Looking back: 40 years on from Live Aid
Looking back: 40 years on from Live Aid
Forty years ago this week, a team working under the Edwin Shirley name was on site at Wembley Stadium, having just completed the stage build for Bruce Springsteen’s concert. Before they had a chance to rest, they were asked to stay on for ‘some sort of charity show’ (little did they know). The brief was to redesign and rebuild the stage to accommodate a series of artists performing over a 16-hour charity concert broadcast on 13 July 1985. At the time, no one could quite believe something like this could happen. The build-up was sometimes disorganised and chaotic, leaving many to wonder if it would even go ahead. The in true rock ‘n’ roll style the crew just got on with it.
Within a week, a new design was drawn up and transformed into the Live Aid stage, a platform that would soon become a landmark in music history. From their vantage point near the front-of-house mixer, the team looked out over a crowd that stretched from the stage to the very back of Wembley’s pitch.
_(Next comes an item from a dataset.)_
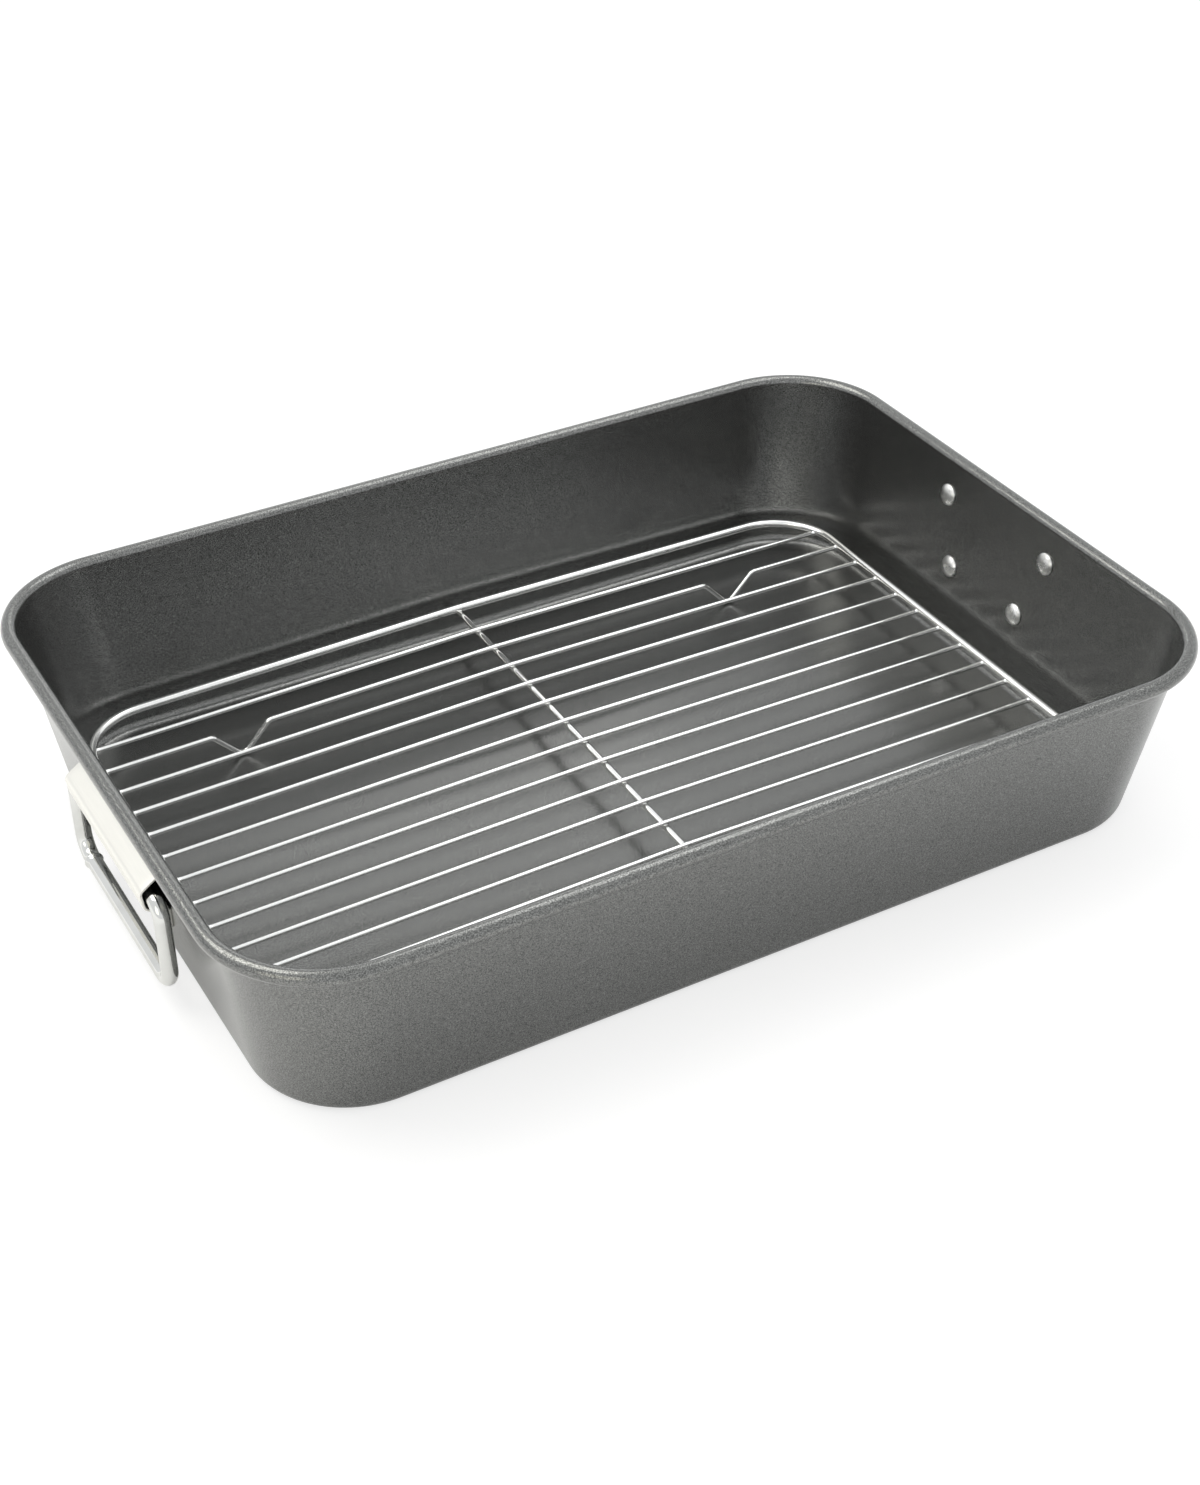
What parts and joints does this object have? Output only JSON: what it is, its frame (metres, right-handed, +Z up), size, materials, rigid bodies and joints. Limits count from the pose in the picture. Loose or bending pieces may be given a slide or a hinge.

It became clear that this was something far greater than a job—a truly special moment was unfolding.
Staging a live international broadcast of this scale on such short notice, without the advanced technology and logistics available today, was almost unimaginable. The event came together not through layers of commercial infrastructure or corporate oversight, but through the determination and collaboration of people across the live events industry. Live Aid wasn’t about profit. No one was paid and there was no bureaucratic process. Instead, it was driven by urgency, belief, and the energy of people committed to making something remarkable happen.
The concert featured legendary artists such as David Bowie, Queen, and Elton John, alongside many others, each contributing to an unforgettable day of music and global solidarity. This spirit of collective purpose remains a defining moment in live entertainment history. Lighting, sound, staging, video, artists, and crew all united in pursuit of a cause greater than any individual. Live Aid laid the foundation for future large-scale charitable events such as Comic Relief and Sport Aid, showing the world that live performance could do more than entertain, it could inspire real change.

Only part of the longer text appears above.